Express & Star

Hospital trust's cash crisis raises questions over NHS funding

A financial crisis at a Black Country hospital trust has once again thrown NHS funding into the spotlight.

Published
Russells Hall

The Dudley Group NHS has just weeks to come up with a plan to solve its cash crisis as bosses warned it was due to run out of money by September.

NHS trusts up and down the country are saddled with debt having been forced to take out loans in order to stay afloat.

Many trusts, which are responsible for running our hospitals, are operating at a deficit, a result of income failing to keep up with expenditure.

Borrowing is likely to be the option taken by health chiefs in Dudley, who run Russells Hall Hospital, as well as selling off assets, to raise cash quickly. Taking out a loan is often seen as an easy option to stave off a crisis but will create its own problems by piling debt onto the trust.

And the more debt hospitals trusts carry raises questions about their long-term sustainability and about the UK's NHS model. When so many trusts are operating with a deficit, two-thirds at the end of last year, how can that be viewed as sustainable?

Health experts warned last year that a £20 billion funding boost from the Government for the NHS could be spent largely on repaying debts rather than improving healthcare as they called for £12bn of debts and deficits to be written off.

Historic debts were described as a "millstone which has to be removed from around the neck of the NHS”, by Peter Carter, an ex-chief executive of the Royal College of Nursing.

More cash that has to be put aside each month to pay off debts means there is less to be invested into frontline services, the argument goes.

The Dudley Group says its latest forecast position is to be operating with a £5.7m deficit. That is despite the Dudley Clinical Commissioning Group (CCG) confirming it had agreed a £225m contract with the trust for this year.

Walsall Healthcare Trust, which runs Walsall Manor Hospital, reported a deficit of £24 million for 2017/18. The large overspend was blamed on "high costs incurred during periods of high demand on emergency services, requiring the use of additional capacity areas and an increased reliance on temporary workforce".

Sandwell and West Birmingham NHS Trust, which runs Sandwell Hospital, is more than £18m in debt, according to latest figures.

Dan Sutherland, senior media officer at the Royal College of Nursing, said: "The Government says it announced a raft of funding for the NHS, £20bn in the next 10 years. It looks like a big lump of money but the way we look at it, it only goes to meet projected running costs.

"The Health and Social Care Act put a lot more pressure on trusts to balance the books, leading to more difficult decisions on how to stay in the black while keeping people safe and treating patients.

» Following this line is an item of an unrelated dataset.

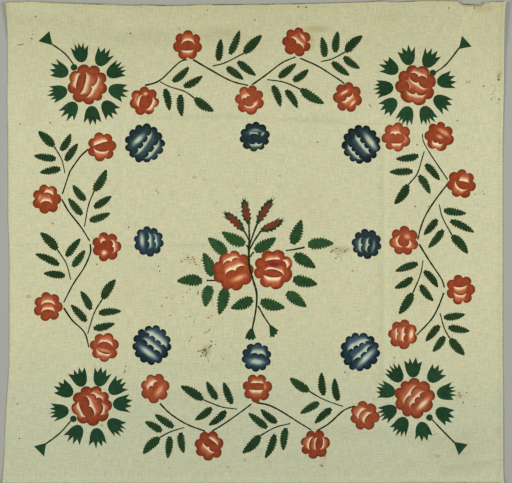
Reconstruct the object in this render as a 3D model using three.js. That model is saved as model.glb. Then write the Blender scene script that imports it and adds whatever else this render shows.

"Ultimately the NHS needs to be funded to meet the needs of the population and the latest funding settlement was not really enough."

Dudley South MP Mike Wood questioned how the Dudley trust had ended up in the position it is in.

He said: "It is getting far, far more money than it was a decade ago and is using that to carry out more operations and use more expensive treatments and drugs.

"It's obviously a worry if the trust is running well over its budget. Its budget is nearly £100 million higher a year than when I was elected. There are significant amounts of money going in."

Ian Austin, Independent MP for Dudley North, said: "I'm really concerned about the financial position at Russells Hall. Hospitals across the Black Country and around the country are under huge pressure after years of underfunding and increased demand.

"Doctors, nurses, midwives and other staff at Russells Hall and across the country are working flat out but without proper Government support we're now seeing longer waiting times for treatment and higher numbers of people waiting longer for A&E treatment."

Dudley Group chief executive Diane Wake said efforts had been made to cut spending.

She said: "Our financial position has improved in the financial year ending March 2019. Working more efficiently and making savings saw our deficit reduce from £7.1m in 2017/18 to £1.1 million in 2018/19.

"If necessary, we have the ability to draw down short-term loans from the Department of Health to aid cash flow. However, the efficiencies and improvements made last year meant we didn’t need to borrow cash."

Matthew Hartland, chief finance officer at the Dudley CCG, said: "Each year as NHS commissioners we agree a contract value with local providers, including Dudley Group, to pay for appropriate levels of service provision for our local population. This is the case in the current year where the CCG has agreed a contract value with the trust in excess of £225 million.

"We are supportive of the trust in their plan to reduce spend and being as efficient as possible and will continue to work with them to do so."